Череп Бухгалтера

22
18
20
22
24
26
28
30

Следующий выстрел попал выше плеча. Грокс не остановился.

Я выстрелил еще два раза. Наверное, это были разрывные, и я всадил в тушу грокса еще три пули. Наконец он рухнул, страшные когти взрыли землю, клыкастая пасть распахнулась в яростном реве. Умирая, грокс все еще пытался дотянуться до меня своей длинной шеей.

Когда я закрываю глаза, то все еще слышу этот рев.

Когда вы расстреливаете людей, часто они бывают так травмированы попаданием, что едва могут говорить. Иногда в этот момент смертной муки они зовут кого-то на помощь. Императора. Отца или, чаще, мать.

Иногда, умирая, они задавали мне вопросы. Много раз было, когда я перезаряжал пистолет, чтобы всадить последнюю пулю в череп, приговоренный смотрел на меня и шептал: «Почему?» Или «Кто ты?» Или даже «Как ты спишь по ночам?»

«Я отлично сплю по ночам, потому что такая мразь как ты, сдохла», говорю я им, и отправляю их на суд Императора.

Но чаще они испытывают такую боль и шок, что едва держатся на грани жизни, и все, что они могут делать – стонать, и пытаться отползти в угол. Но, конечно, спасения нет. Даже если расстрел происходит в темной комнате, все, что остается – пройти по широкому следу крови и найти приговоренного скорчившимся у стены, бледного и дрожащего, истекающего последними каплями крови.

Если вы чувствуете себя в милосердном настроении, то можете избавить приговоренного от страданий. Но я не вижу оснований проявлять к ним милосердие. Если ты нарушил Лекс Империалис, не жди никакой пощады

Милосердие для слабых.

Нет, я предпочитаю позволить им истечь кровью… или всадить еще одну пулю в живот. Чтобы все дерьмо из их кишок вытекло в рану. Это самый медленный способ расстрела, и самый болезненный. Для некоторых преступников даже это слишком хорошая смерть – но, конечно, тогда я ничего этого не знал.

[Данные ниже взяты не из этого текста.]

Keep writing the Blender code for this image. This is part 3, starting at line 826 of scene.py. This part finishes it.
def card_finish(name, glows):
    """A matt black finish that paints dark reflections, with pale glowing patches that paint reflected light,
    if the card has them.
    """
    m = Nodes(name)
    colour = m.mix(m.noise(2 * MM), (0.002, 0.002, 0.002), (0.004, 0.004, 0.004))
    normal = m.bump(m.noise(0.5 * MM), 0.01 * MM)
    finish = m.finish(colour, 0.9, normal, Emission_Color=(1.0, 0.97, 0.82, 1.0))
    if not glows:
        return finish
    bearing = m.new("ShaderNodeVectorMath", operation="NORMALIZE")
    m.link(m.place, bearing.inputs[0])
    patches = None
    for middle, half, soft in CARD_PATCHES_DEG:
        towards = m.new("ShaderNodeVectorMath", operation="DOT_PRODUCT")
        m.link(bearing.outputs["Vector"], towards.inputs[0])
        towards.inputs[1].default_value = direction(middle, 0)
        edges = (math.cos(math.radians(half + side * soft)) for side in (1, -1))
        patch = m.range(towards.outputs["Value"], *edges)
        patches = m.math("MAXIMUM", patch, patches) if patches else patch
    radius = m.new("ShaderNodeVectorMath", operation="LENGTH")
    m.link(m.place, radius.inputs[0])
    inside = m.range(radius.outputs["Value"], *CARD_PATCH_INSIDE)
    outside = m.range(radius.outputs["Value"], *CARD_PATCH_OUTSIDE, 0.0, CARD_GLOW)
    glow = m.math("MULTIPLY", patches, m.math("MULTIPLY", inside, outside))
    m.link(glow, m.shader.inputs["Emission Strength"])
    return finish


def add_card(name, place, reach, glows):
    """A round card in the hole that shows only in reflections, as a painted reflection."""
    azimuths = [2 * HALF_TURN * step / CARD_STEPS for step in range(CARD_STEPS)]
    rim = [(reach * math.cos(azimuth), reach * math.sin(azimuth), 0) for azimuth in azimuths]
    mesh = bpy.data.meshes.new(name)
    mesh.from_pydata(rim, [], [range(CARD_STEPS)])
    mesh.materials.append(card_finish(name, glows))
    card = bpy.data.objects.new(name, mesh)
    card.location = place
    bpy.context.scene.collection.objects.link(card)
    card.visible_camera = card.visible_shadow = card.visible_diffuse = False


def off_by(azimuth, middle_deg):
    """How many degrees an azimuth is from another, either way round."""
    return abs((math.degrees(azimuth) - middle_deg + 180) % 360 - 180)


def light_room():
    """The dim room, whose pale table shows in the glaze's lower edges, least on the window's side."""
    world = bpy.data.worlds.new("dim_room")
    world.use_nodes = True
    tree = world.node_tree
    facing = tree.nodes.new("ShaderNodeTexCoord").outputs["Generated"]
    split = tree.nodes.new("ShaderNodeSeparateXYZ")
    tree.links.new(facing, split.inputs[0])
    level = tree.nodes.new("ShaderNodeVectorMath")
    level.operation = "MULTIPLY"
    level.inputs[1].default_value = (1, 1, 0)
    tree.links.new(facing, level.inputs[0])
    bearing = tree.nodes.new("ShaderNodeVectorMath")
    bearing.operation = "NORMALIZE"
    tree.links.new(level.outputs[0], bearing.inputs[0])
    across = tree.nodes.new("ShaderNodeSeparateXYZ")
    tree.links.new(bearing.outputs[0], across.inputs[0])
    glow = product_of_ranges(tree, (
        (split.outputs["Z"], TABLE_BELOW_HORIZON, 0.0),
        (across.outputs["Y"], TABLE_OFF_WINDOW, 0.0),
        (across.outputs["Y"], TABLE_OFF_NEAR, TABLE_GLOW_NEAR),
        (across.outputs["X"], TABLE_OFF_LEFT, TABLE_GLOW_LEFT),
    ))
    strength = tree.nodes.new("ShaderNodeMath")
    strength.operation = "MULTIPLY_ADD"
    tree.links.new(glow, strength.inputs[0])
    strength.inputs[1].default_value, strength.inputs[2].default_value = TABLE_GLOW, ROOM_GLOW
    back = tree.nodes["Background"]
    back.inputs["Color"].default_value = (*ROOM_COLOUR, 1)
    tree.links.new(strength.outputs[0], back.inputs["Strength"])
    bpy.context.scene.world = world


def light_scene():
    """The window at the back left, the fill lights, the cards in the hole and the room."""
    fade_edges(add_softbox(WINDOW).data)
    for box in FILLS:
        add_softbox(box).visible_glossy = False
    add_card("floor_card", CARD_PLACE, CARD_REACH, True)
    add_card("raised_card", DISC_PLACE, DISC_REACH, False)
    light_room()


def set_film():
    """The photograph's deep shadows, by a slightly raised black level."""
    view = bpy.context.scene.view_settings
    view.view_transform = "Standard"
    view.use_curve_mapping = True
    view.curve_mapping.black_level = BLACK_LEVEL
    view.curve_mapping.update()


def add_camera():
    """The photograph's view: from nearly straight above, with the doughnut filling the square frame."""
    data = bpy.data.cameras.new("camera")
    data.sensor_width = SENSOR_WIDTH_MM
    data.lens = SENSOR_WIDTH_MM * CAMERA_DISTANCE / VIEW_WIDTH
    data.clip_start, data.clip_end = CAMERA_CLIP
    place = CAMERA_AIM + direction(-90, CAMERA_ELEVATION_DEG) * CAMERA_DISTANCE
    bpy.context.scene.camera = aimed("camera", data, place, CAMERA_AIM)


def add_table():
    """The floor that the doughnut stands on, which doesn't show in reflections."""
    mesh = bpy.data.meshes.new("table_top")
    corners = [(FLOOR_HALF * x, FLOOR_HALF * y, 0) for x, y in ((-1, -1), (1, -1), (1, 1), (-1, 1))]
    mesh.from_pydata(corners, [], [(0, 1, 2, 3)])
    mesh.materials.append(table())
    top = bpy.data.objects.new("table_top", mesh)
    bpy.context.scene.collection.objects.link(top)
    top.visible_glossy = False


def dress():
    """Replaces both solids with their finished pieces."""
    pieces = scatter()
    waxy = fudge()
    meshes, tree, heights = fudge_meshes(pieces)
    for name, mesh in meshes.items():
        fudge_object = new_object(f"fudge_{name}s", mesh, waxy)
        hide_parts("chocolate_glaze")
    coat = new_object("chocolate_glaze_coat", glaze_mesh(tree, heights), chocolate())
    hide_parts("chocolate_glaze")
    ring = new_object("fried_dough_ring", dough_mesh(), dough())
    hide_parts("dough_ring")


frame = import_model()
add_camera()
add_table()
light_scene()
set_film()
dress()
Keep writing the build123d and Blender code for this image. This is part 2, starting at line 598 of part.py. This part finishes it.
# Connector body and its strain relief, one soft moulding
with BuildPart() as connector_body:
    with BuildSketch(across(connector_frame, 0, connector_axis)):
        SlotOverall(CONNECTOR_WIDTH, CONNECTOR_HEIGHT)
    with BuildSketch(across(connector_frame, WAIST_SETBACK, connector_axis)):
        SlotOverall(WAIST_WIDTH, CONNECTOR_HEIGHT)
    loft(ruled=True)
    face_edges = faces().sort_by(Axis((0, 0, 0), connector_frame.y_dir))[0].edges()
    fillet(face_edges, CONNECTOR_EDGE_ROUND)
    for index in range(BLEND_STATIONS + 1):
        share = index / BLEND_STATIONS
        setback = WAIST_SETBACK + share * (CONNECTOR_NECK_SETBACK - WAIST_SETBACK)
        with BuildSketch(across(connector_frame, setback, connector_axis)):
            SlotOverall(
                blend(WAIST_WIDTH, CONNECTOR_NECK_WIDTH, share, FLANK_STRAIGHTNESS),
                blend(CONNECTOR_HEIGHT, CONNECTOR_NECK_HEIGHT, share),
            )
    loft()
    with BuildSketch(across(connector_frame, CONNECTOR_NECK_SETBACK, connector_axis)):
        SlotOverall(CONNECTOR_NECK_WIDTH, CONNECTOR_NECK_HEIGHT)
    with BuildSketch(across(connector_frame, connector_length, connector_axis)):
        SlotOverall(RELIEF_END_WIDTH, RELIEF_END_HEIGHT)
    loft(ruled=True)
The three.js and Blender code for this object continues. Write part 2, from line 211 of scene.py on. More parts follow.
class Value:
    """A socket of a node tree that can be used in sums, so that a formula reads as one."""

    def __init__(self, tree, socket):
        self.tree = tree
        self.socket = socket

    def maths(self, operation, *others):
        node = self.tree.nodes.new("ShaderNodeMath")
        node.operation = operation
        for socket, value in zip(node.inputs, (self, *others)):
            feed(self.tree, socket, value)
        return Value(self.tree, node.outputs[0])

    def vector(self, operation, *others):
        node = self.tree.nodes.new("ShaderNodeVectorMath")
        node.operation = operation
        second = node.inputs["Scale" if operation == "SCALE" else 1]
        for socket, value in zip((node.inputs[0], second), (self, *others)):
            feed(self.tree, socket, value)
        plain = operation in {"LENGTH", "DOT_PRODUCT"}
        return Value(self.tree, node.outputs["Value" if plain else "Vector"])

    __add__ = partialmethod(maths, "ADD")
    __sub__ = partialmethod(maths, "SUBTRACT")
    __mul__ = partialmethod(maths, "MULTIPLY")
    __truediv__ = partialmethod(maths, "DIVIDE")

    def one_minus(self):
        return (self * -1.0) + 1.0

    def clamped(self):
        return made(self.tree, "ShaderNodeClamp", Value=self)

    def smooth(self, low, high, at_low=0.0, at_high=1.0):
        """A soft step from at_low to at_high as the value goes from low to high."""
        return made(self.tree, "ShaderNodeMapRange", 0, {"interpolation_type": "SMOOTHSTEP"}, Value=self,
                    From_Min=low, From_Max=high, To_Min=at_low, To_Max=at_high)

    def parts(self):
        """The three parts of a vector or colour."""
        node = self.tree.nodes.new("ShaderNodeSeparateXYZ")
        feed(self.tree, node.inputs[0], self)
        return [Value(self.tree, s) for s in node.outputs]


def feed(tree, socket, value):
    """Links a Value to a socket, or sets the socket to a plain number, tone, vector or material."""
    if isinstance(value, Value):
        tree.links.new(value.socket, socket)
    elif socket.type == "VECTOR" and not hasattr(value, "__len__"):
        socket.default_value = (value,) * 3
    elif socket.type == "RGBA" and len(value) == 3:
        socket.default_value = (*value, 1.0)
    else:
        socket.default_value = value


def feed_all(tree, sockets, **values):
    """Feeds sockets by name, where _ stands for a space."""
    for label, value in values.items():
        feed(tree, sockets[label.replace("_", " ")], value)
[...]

У этого грокса не было разума и понимания человека-преступника. Единственное чувство, которое он знал, была боль, и в этой боли он едва мог дышать, но все же он яростно шипел и пытался дотянуться до меня.

Я стоял над ним и смотрел в его черные глаза. Его зубы были желтыми и неровными. Из ноздрей текла кровавая пена. Хотя это была неразумная тварь, мое чувство справедливости и порядка требовало ее наказания.

Недалеко лежало истерзанное тело Маммы Джетт. Головы не было, живот разорван, внутренности съедены, ноги до коленей обглоданы.

Глядя на это наполовину сожранное тело, я стоял и слушал, как вопит умирающий грокс.

Террини подошел ко мне и достал из кобуры пистолет.

- Прикончи его! – велел он, и я прервал последний вопль грокса, пустив пулю в череп твари.

Капо пошел в дом, чтобы принести простыню, пока Террини и я направились отстреливать остальных гроксов.

Мы отыскали еще четырех в полях недалеко от дома, но еще одного так и не нашли. Обойдя вокруг дома, мы, осторожно оглядываясь, направились к насосу.

Его механизм был в хорошем состоянии. Его красили столько раз, что заклепки и швы были едва заметны. Насос продолжал качать воду из скважины под землей. Вокруг лежали кучи гроксового навоза, но оставшегося ящера нигде не было видно.

Вскоре я обнаружил останки одного из рабочих Джетт. От него осталась лишь нога в ботинке и несколько клочков одежды.